Siyasal İslamın iktidara gelişinden bu yana kadına yönelik fiziki ve simgesel şiddet, kadın cinayetlerini sürekli arttığından bu vahşet bardağı taşırıyor; kadınlar sokaklara dökülüp kadına yönelik şiddeti protesto etmeye başlıyorlar. Cumhurbaşkanı, “Önce Fatiha okuyun” diyor.
Polis protestocu kadınları acımadan döverken, Siyasal İslamın entelijansiyası hemen şiddetle tepki vermeye başlıyor: “Laik papazlar, toplumu bitirdiniz!” “Gece-gündüz, ‘cinsel özgürlük, bireysellik, kariyerizm, egoizm’ naraları atarsanız, olacağı budur!”, “Tecavüz fırsatçılığına soyunmayın. Amerika’da her iki dakikada bir kadın tecavüze uğruyor. Şimdi çenenizi kapatın.”

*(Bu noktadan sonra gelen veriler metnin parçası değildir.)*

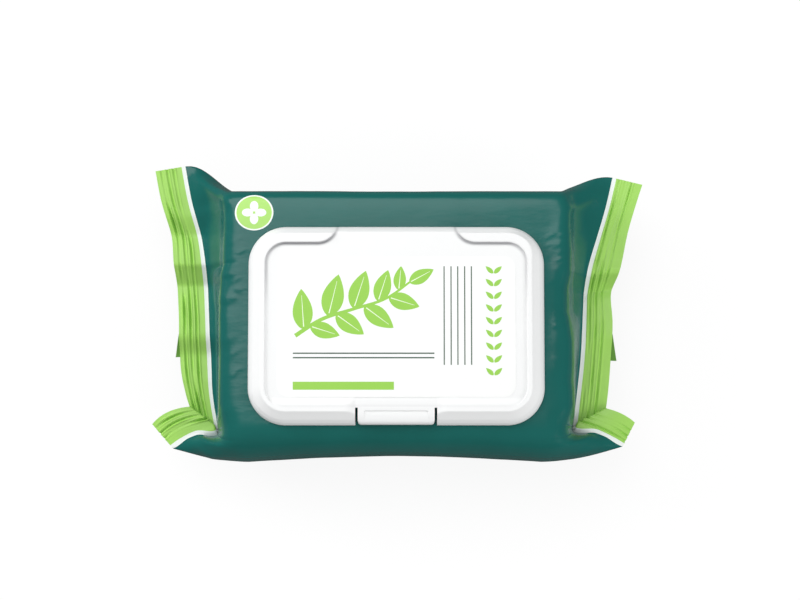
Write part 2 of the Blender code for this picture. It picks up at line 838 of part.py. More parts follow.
def peel_seal(finish):
    bottom = PACK_HEIGHT + FIT_GAP
    return prism("peel_seal", peel_outline(), bottom, bottom + LABEL_THICKNESS, finish)


def put_origin(item, place):
    """Move an object's own origin to a place, with its shape left where it is."""
    offset = Vector(place)
    item.data.transform(Matrix.Translation(-offset))
    item.location = offset


def build():
    clear_scene()
    film = material("printed_film", (0.012, 0.118, 0.107), 0.35)
    seal = material("peel_film", (0.80, 0.86, 0.80), 0.4)
    plastic = material("moulded_polypropylene", (0.86, 0.87, 0.87), 0.35)
    paper = material("label_film", (0.91, 0.91, 0.91), 0.4)
    film_pouch(film)
    peel_seal(seal)
    lid_base(plastic)
    cover = lid_cover(plastic)
    tab = latch_tab(plastic)
    label = cover_label(paper)
    hinge = (0.0, lid_rear() - HINGE_INSET, PACK_HEIGHT + HINGE_HEIGHT)
    put_origin(cover, hinge)
    put_origin(tab, (0.0, lid_front() + SLOT_LENGTH, PACK_HEIGHT + LID_HEIGHT - FIELD_DEPTH))
    bpy.context.view_layer.update()
    for rider in (tab, label):
        rider.parent = cover
        rider.matrix_parent_inverse = cover.matrix_world.inverted()


build()
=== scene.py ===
import math

import bmesh
import bpy
import numpy as np
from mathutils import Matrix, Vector, noise
from mathutils.geometry import delaunay_2d_cdt


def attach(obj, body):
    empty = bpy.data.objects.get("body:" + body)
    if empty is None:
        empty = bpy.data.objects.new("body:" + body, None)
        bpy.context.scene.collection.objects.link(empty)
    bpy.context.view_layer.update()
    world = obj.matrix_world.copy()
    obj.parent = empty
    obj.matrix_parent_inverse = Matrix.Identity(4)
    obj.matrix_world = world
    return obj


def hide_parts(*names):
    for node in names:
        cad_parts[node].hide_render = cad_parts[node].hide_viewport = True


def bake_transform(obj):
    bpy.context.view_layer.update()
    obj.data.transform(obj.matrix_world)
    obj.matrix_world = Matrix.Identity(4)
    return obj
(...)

“Siz de mini eteği giyip soyunup laik sistemin ahlaksızlaştırdığı sapıklar tarafından tacize uğrayınca da bas bas bağırmayacaksın” diyen AKP yanlısı şarkıcı, laiklik tarafından bozulmamış olduğundan, “İyilikle olmazsa vallahi zorla / Benim olmazsan taciz ederim / Bana gelmezsen yer bitiririm” sözleriyle şarkısında tecavüz, yamyamlık ve şiddeti özendiriyor. Bir prof. erkeklere “Kendinize hâkim olun, hayvan mısınız” demek yerine, bir kadın cinayetinden yararlanarak “pembe otobüs” saçmalığıyla kadınlara yeni baskılar için bahane yaratıyor. Ve Gezi olayında sempati toplamış, sola yakın olduğu varsayılan bir başka İslamcı entelektüel, herkes kadın cinayetini konuşurken, kadınların “teşhircilikten uzak durmalarını” öneriyor. Yaşam her dönemeç-te bize, şiddetin, siyasal İslamın temel bir bileşeni olduğunu gösteriyor.